### Directions for this task
Reproduce all of the material word for word.

### Materials provided
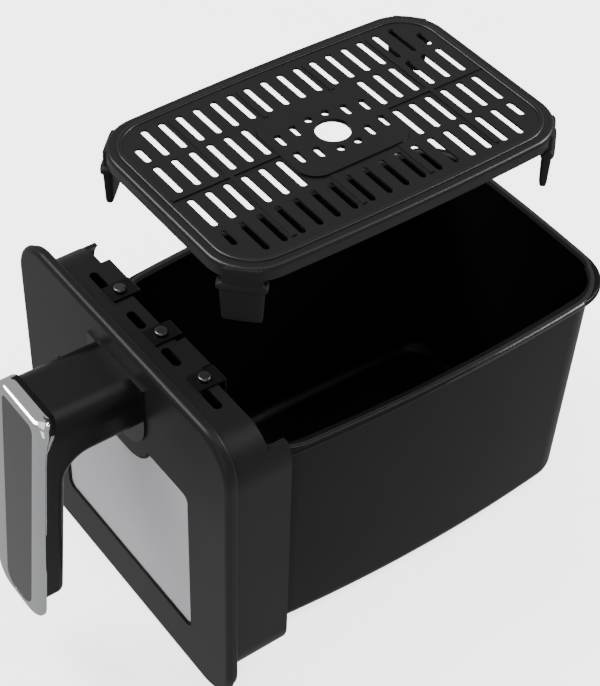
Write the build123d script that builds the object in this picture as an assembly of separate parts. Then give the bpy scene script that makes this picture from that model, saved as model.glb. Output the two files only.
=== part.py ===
from build123d import *
import os

os.makedirs("parts", exist_ok=True)

# A drawer of a small air fryer with its lift-out crisper plate, in millimetres.
# While modelling, y = 0 is the flat face of the front cover, +Y points to the
# back of the pan, +X to the right as seen from the front, and z = 0 is the table.
# save() then moves everything so that the origin is under the middle of the part.

cover_width = 198.0
cover_bottom = 1.0
cover_top = 203.0
cover_corner = 25.0
cover_depth = 3.8
wall = 2.5                      # plastic wall
sheet = 1.2                     # folded steel sheet

flange_depth = 3.6
flange_inset = 1.2
box_width = 187.4
box_bottom = 13.5
box_top = 190.0
box_corner = 23.0
box_back = 31.0
ear_back = 42.0
ear_top = 180.6

window_width = 127.4
window_bottom = 33.6
window_top = 141.7
window_corner = 6.0
window_lip = 1.5                # rubber between the glass and the cover
window_glass_depth = 2.4
collar_width = 52.6
collar_bottom = 138.6
collar_top = 187.0
collar_depth = 1.2
collar_margin = 12.0            # cover left between the collar and the window

handle_half = 24.2
bezel_bottom = 46.0
bezel_top = 188.9
front_lean = 0.0824             # the grip's front comes forward going down
insert_depth = 1.4
insert_recess = 0.3             # the strip lies this far behind the bezel's face

rim_height = 155.8
rim_width = 4.7
rim_thick = 3.3
pan_wall = 1.5
pan_draft = 5.4                 # how far the walls lean in from the rim to the foot
pan_front = 33.0                # front edge of the rim
pan_back = 277.5                # back edge of the rim
pan_foot_radius = 11.0

plate_half_width = 66.0
plate_half_length = 105.0
plate_bow = 2.8
plate_corner = 27.0
plate_sheet = 1.2
plate_skirt = 7.5
slot_pitch = 10.5
slot_width = 3.8
slot_length = 23.6
short_slot_length = 12.1
plate_rest = (-4.0, 135.5, 269.8)     # centre of the plate's top when lifted out
foot_reach = 34.6                      # bumper feet below the plate's top

screw_radius = 1.75
screw_head_radius = 3.5
hook_places = (-39.4, 0.0, 39.4)

handle_front = -1.0 * (59.0 + front_lean * (166.9 - bezel_bottom))
middle_y = 0.5 * (handle_front + pan_back + 2.0)
nodes = []


def save(node, shape):
    """Moves a finished piece to the part's origin and writes it."""
    moved = Pos(0, -middle_y, 0) * shape
    moved.label = node
    export_step(moved, f"parts/{node}.step")
    nodes.append(node)


def block(x0, x1, y0, y1, z0, z1):
    """A box given by its two ends along each axis."""
    centre = Pos((x0 + x1) / 2, (y0 + y1) / 2, (z0 + z1) / 2)
    return centre * Box(x1 - x0, y1 - y0, z1 - z0)


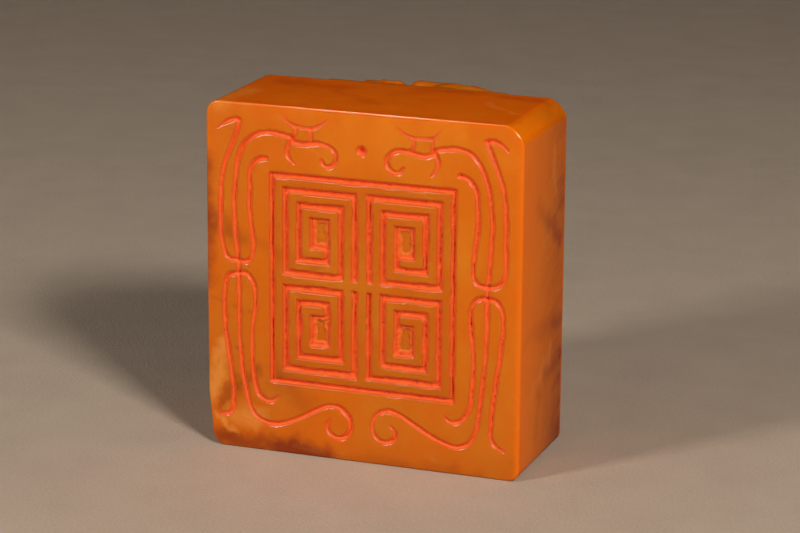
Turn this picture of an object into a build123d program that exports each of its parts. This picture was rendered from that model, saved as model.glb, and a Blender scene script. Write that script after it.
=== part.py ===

### Exercise response
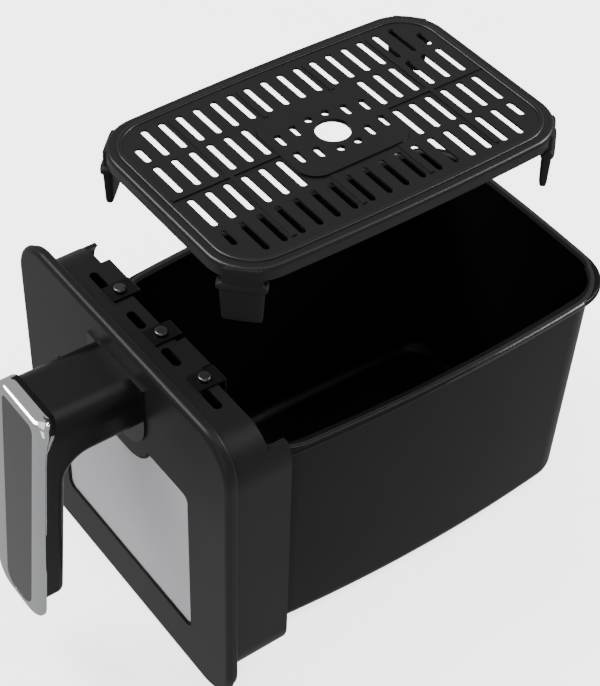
Write the build123d script that builds the object in this picture as an assembly of separate parts. Then give the bpy scene script that makes this picture from that model, saved as model.glb. Output the two files only.
=== part.py ===
from build123d import *
import os

os.makedirs("parts", exist_ok=True)

# A drawer of a small air fryer with its lift-out crisper plate, in millimetres.
# While modelling, y = 0 is the flat face of the front cover, +Y points to the
# back of the pan, +X to the right as seen from the front, and z = 0 is the table.
# save() then moves everything so that the origin is under the middle of the part.

cover_width = 198.0
cover_bottom = 1.0
cover_top = 203.0
cover_corner = 25.0
cover_depth = 3.8
wall = 2.5                      # plastic wall
sheet = 1.2                     # folded steel sheet

flange_depth = 3.6
flange_inset = 1.2
box_width = 187.4
box_bottom = 13.5
box_top = 190.0
box_corner = 23.0
box_back = 31.0
ear_back = 42.0
ear_top = 180.6

window_width = 127.4
window_bottom = 33.6
window_top = 141.7
window_corner = 6.0
window_lip = 1.5                # rubber between the glass and the cover
window_glass_depth = 2.4
collar_width = 52.6
collar_bottom = 138.6
collar_top = 187.0
collar_depth = 1.2
collar_margin = 12.0            # cover left between the collar and the window

handle_half = 24.2
bezel_bottom = 46.0
bezel_top = 188.9
front_lean = 0.0824             # the grip's front comes forward going down
insert_depth = 1.4
insert_recess = 0.3             # the strip lies this far behind the bezel's face

rim_height = 155.8
rim_width = 4.7
rim_thick = 3.3
pan_wall = 1.5
pan_draft = 5.4                 # how far the walls lean in from the rim to the foot
pan_front = 33.0                # front edge of the rim
pan_back = 277.5                # back edge of the rim
pan_foot_radius = 11.0

plate_half_width = 66.0
plate_half_length = 105.0
plate_bow = 2.8
plate_corner = 27.0
plate_sheet = 1.2
plate_skirt = 7.5
slot_pitch = 10.5
slot_width = 3.8
slot_length = 23.6
short_slot_length = 12.1
plate_rest = (-4.0, 135.5, 269.8)     # centre of the plate's top when lifted out
foot_reach = 34.6                      # bumper feet below the plate's top

screw_radius = 1.75
screw_head_radius = 3.5
hook_places = (-39.4, 0.0, 39.4)

handle_front = -1.0 * (59.0 + front_lean * (166.9 - bezel_bottom))
middle_y = 0.5 * (handle_front + pan_back + 2.0)
nodes = []


def save(node, shape):
    """Moves a finished piece to the part's origin and writes it."""
    moved = Pos(0, -middle_y, 0) * shape
    moved.label = node
    export_step(moved, f"parts/{node}.step")
    nodes.append(node)


def block(x0, x1, y0, y1, z0, z1):
    """A box given by its two ends along each axis."""
    centre = Pos((x0 + x1) / 2, (y0 + y1) / 2, (z0 + z1) / 2)
    return centre * Box(x1 - x0, y1 - y0, z1 - z0)


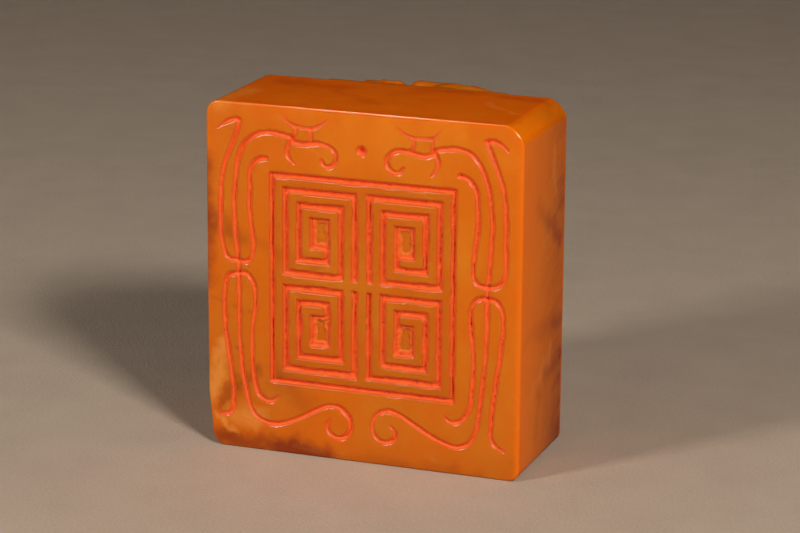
Turn this picture of an object into a build123d program that exports each of its parts. This picture was rendered from that model, saved as model.glb, and a Blender scene script. Write that script after it.
=== part.py ===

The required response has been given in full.